### What to work on
Your task is to copy a single run of lines that starts at the line with "const tray = new" and stops at the line with "from mathutils import Matrix, Vector", keeping both ends. Copy nothing else.

+++ Supplied data

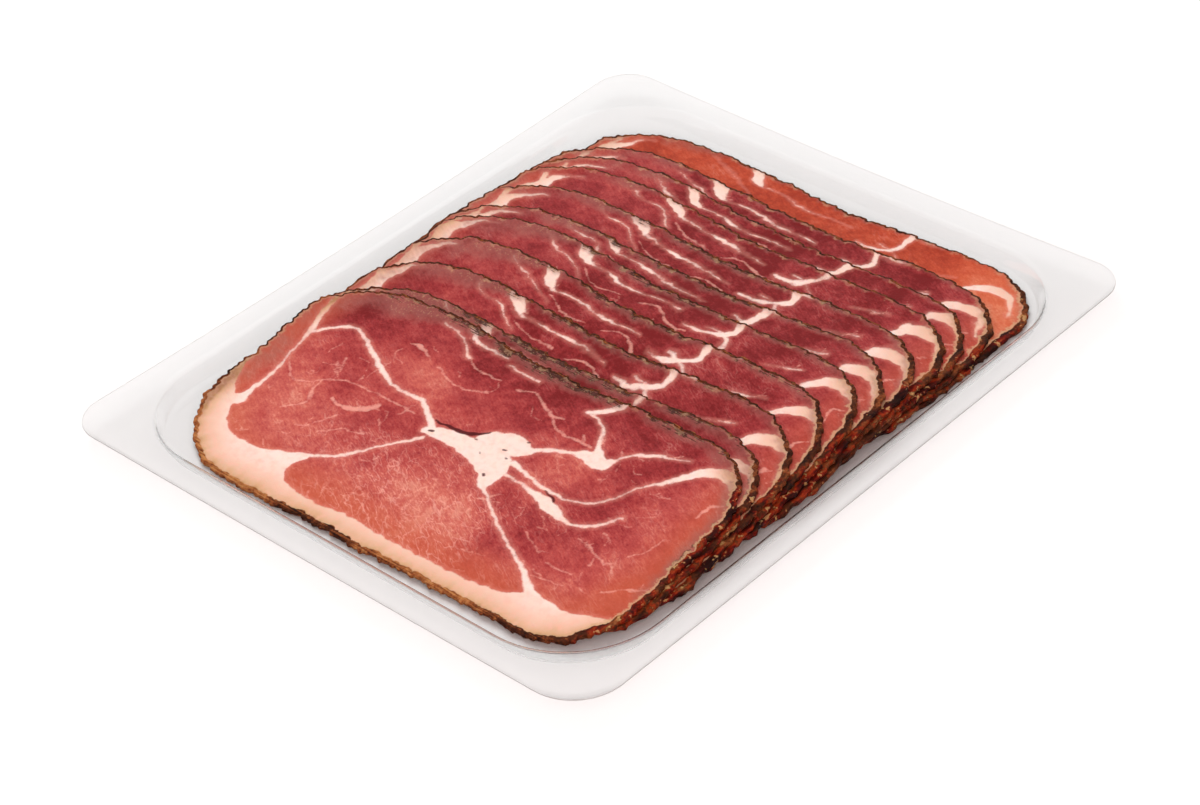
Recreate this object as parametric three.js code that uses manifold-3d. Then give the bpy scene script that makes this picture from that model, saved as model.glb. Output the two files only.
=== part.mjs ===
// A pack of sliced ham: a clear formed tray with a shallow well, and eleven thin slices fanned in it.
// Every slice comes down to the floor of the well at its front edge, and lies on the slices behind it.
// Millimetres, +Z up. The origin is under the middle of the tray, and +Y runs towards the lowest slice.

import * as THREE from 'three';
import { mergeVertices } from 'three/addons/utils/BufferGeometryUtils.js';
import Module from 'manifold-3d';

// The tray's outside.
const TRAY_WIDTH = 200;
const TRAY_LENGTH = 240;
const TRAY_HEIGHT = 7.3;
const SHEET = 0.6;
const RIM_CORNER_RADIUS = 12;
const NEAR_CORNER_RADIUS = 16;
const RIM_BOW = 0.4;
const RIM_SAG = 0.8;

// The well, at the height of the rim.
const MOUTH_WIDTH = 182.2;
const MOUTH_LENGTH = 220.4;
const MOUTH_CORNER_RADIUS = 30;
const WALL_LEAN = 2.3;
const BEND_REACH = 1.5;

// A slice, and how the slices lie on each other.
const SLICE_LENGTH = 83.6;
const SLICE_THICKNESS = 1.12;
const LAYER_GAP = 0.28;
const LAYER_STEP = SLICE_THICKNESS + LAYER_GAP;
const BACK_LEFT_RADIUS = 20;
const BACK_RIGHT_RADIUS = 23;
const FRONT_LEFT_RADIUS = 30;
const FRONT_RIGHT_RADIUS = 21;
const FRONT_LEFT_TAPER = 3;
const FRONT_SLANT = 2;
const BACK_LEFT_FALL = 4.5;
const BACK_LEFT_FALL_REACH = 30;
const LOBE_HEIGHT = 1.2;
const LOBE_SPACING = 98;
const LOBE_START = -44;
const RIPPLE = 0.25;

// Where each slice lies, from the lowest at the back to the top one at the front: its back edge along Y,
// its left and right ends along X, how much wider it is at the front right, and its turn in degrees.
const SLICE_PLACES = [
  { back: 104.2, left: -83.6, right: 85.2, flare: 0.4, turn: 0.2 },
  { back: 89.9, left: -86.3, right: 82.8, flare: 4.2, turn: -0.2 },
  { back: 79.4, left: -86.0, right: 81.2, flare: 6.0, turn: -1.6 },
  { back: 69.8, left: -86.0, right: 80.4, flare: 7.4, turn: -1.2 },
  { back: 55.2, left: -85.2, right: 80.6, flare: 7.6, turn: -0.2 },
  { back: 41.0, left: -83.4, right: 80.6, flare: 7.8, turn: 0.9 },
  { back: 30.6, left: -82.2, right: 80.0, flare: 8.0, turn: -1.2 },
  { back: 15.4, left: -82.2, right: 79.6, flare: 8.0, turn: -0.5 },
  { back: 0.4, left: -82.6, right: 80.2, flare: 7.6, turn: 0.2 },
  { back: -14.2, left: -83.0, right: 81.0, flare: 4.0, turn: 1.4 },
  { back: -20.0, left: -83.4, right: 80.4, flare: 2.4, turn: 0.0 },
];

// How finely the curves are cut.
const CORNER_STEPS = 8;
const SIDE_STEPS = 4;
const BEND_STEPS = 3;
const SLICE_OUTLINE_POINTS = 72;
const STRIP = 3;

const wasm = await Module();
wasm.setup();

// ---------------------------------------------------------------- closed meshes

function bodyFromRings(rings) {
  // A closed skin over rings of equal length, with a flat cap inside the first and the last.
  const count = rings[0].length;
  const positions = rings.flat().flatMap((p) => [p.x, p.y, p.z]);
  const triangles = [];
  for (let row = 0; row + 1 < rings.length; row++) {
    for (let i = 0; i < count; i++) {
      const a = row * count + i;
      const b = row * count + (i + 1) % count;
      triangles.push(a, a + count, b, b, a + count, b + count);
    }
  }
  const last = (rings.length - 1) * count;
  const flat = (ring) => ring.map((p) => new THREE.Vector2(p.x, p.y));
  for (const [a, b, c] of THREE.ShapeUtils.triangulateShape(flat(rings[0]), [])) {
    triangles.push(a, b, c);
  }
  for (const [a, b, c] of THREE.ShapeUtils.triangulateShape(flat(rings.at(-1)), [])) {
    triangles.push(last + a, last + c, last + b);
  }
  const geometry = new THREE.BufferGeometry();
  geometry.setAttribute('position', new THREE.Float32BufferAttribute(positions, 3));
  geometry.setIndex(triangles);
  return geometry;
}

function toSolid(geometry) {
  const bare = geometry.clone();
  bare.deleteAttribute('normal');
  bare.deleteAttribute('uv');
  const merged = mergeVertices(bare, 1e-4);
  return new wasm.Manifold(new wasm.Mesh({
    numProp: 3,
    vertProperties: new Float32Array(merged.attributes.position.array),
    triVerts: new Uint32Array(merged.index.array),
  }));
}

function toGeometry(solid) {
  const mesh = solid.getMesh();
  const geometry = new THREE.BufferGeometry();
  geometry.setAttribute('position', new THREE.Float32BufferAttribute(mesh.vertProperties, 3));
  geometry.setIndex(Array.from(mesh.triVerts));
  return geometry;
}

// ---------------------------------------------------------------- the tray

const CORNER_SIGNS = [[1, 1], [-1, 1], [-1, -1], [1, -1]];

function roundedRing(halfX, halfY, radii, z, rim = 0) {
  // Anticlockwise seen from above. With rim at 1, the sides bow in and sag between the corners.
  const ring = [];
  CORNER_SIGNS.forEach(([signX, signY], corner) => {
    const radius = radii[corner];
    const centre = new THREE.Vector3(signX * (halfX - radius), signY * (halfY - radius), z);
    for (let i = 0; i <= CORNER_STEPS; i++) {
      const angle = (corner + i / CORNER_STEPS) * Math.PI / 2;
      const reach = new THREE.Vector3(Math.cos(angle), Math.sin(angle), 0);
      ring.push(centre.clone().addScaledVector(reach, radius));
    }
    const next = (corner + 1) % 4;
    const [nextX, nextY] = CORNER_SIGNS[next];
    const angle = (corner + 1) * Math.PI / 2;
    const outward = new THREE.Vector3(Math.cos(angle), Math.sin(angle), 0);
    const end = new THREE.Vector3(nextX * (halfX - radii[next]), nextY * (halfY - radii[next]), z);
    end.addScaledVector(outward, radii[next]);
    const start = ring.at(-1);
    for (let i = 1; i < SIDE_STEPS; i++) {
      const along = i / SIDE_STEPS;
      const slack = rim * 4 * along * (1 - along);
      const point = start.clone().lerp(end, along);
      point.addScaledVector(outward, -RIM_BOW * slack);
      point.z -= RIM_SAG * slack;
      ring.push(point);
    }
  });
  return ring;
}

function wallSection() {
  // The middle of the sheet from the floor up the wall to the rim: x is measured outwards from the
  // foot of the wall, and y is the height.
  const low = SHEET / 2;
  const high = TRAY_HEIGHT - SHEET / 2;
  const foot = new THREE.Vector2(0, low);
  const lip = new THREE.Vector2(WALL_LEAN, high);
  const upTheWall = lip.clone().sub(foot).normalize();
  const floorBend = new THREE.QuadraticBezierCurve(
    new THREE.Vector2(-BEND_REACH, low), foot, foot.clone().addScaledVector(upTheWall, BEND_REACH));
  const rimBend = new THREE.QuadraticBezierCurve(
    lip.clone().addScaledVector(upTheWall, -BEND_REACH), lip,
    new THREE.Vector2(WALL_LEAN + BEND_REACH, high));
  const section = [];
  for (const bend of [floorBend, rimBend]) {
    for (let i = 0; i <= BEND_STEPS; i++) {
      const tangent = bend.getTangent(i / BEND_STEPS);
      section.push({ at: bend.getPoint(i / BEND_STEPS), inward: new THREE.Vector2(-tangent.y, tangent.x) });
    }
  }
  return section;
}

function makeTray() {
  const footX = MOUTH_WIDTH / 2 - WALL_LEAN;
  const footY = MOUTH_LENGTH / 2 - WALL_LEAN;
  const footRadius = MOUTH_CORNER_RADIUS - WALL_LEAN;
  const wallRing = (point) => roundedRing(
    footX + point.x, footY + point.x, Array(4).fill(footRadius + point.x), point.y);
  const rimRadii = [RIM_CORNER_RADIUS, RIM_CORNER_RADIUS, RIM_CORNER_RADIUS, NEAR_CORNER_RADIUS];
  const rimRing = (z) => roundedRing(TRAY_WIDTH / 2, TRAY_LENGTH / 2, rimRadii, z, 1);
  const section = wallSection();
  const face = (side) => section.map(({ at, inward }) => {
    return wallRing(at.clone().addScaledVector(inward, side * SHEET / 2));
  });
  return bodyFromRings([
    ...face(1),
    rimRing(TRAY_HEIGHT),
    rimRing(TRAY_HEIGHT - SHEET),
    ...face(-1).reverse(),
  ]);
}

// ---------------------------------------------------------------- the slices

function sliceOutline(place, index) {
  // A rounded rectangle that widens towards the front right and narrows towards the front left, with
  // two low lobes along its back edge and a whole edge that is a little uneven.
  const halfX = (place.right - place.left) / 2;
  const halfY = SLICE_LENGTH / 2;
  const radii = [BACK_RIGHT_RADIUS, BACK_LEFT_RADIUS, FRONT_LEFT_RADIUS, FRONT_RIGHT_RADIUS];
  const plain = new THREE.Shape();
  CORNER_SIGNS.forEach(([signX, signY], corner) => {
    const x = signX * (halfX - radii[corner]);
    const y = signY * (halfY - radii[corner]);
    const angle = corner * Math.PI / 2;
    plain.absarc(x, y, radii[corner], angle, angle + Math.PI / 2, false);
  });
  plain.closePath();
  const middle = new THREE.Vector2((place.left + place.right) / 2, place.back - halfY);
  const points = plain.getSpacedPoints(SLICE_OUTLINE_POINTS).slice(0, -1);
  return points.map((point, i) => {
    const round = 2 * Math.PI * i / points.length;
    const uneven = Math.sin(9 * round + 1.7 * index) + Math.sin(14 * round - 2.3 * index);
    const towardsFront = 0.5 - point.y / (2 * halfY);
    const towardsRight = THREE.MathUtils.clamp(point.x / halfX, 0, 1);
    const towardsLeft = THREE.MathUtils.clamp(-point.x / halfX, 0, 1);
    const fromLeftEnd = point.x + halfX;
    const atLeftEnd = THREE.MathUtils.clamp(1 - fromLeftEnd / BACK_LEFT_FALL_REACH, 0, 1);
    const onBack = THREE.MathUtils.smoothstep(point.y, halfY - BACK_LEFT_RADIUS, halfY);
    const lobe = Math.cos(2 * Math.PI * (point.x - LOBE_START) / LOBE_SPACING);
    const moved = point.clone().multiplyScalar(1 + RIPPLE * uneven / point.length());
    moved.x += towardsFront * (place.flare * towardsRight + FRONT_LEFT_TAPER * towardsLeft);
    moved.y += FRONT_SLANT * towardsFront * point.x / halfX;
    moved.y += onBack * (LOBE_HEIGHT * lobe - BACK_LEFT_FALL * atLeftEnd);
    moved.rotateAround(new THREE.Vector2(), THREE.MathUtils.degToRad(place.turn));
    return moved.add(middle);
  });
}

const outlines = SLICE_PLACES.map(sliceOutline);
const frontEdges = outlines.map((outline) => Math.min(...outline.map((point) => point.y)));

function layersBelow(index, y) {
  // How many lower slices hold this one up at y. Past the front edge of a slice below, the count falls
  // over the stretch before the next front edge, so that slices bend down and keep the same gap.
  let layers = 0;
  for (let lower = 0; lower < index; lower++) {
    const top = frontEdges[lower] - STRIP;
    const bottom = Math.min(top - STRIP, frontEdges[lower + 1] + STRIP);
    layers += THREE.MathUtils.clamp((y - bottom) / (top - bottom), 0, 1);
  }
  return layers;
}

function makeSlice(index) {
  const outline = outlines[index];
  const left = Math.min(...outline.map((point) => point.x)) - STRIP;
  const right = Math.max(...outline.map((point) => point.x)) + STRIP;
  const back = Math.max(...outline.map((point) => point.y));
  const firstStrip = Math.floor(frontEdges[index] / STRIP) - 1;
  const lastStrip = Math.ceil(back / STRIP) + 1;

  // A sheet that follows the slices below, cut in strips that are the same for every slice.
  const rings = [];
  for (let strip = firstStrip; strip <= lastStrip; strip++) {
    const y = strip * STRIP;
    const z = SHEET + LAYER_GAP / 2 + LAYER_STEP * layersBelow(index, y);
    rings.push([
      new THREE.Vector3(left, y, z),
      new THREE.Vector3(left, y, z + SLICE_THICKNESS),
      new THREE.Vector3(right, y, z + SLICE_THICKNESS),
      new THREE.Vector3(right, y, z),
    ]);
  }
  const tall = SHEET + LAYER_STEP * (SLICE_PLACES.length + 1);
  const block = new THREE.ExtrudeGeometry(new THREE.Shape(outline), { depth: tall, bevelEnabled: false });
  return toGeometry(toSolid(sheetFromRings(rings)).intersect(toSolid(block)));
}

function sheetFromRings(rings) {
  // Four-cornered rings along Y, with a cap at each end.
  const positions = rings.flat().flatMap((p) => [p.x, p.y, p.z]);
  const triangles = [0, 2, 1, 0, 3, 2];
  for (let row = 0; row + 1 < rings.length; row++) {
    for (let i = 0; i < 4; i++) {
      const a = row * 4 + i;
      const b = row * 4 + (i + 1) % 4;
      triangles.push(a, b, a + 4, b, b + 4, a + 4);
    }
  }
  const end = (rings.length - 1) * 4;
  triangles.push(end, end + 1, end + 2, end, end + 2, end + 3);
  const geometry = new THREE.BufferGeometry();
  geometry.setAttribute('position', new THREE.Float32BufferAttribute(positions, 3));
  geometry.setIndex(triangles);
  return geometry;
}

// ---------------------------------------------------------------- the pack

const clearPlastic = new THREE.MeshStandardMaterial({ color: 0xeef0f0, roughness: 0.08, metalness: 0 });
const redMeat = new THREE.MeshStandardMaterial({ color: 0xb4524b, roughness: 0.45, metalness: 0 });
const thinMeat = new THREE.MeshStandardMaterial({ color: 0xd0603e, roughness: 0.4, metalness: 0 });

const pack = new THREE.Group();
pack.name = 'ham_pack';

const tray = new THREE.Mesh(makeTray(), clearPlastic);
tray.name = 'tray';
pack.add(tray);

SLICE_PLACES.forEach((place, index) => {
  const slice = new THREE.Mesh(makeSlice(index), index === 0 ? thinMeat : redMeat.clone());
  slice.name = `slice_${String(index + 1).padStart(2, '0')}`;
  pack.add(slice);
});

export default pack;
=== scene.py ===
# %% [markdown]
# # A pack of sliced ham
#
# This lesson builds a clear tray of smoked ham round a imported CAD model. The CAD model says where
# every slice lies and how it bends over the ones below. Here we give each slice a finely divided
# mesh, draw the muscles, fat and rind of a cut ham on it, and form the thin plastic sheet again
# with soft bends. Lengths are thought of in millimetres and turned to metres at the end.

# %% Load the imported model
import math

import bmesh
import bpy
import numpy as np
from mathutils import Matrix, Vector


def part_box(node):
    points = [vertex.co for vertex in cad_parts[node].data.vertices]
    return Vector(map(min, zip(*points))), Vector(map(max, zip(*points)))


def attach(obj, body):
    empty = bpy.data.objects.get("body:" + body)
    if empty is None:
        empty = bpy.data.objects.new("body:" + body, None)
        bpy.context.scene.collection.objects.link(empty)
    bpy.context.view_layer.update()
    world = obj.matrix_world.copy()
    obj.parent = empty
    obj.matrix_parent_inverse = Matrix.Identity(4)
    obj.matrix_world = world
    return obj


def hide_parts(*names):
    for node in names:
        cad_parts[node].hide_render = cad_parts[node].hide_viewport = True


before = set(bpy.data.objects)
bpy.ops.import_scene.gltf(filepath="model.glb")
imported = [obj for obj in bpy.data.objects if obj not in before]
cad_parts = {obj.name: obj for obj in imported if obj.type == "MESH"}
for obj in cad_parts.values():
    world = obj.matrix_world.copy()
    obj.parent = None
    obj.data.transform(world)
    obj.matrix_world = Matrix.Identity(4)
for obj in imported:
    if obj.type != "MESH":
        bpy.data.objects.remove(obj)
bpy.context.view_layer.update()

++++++

### Solution to this exercise
const tray = new THREE.Mesh(makeTray(), clearPlastic);
tray.name = 'tray';
pack.add(tray);

SLICE_PLACES.forEach((place, index) => {
  const slice = new THREE.Mesh(makeSlice(index), index === 0 ? thinMeat : redMeat.clone());
  slice.name = `slice_${String(index + 1).padStart(2, '0')}`;
  pack.add(slice);
});

export default pack;
=== scene.py ===
# %% [markdown]
# # A pack of sliced ham
#
# This lesson builds a clear tray of smoked ham round a imported CAD model. The CAD model says where
# every slice lies and how it bends over the ones below. Here we give each slice a finely divided
# mesh, draw the muscles, fat and rind of a cut ham on it, and form the thin plastic sheet again
# with soft bends. Lengths are thought of in millimetres and turned to metres at the end.

# %% Load the imported model
import math

import bmesh
import bpy
import numpy as np
from mathutils import Matrix, Vector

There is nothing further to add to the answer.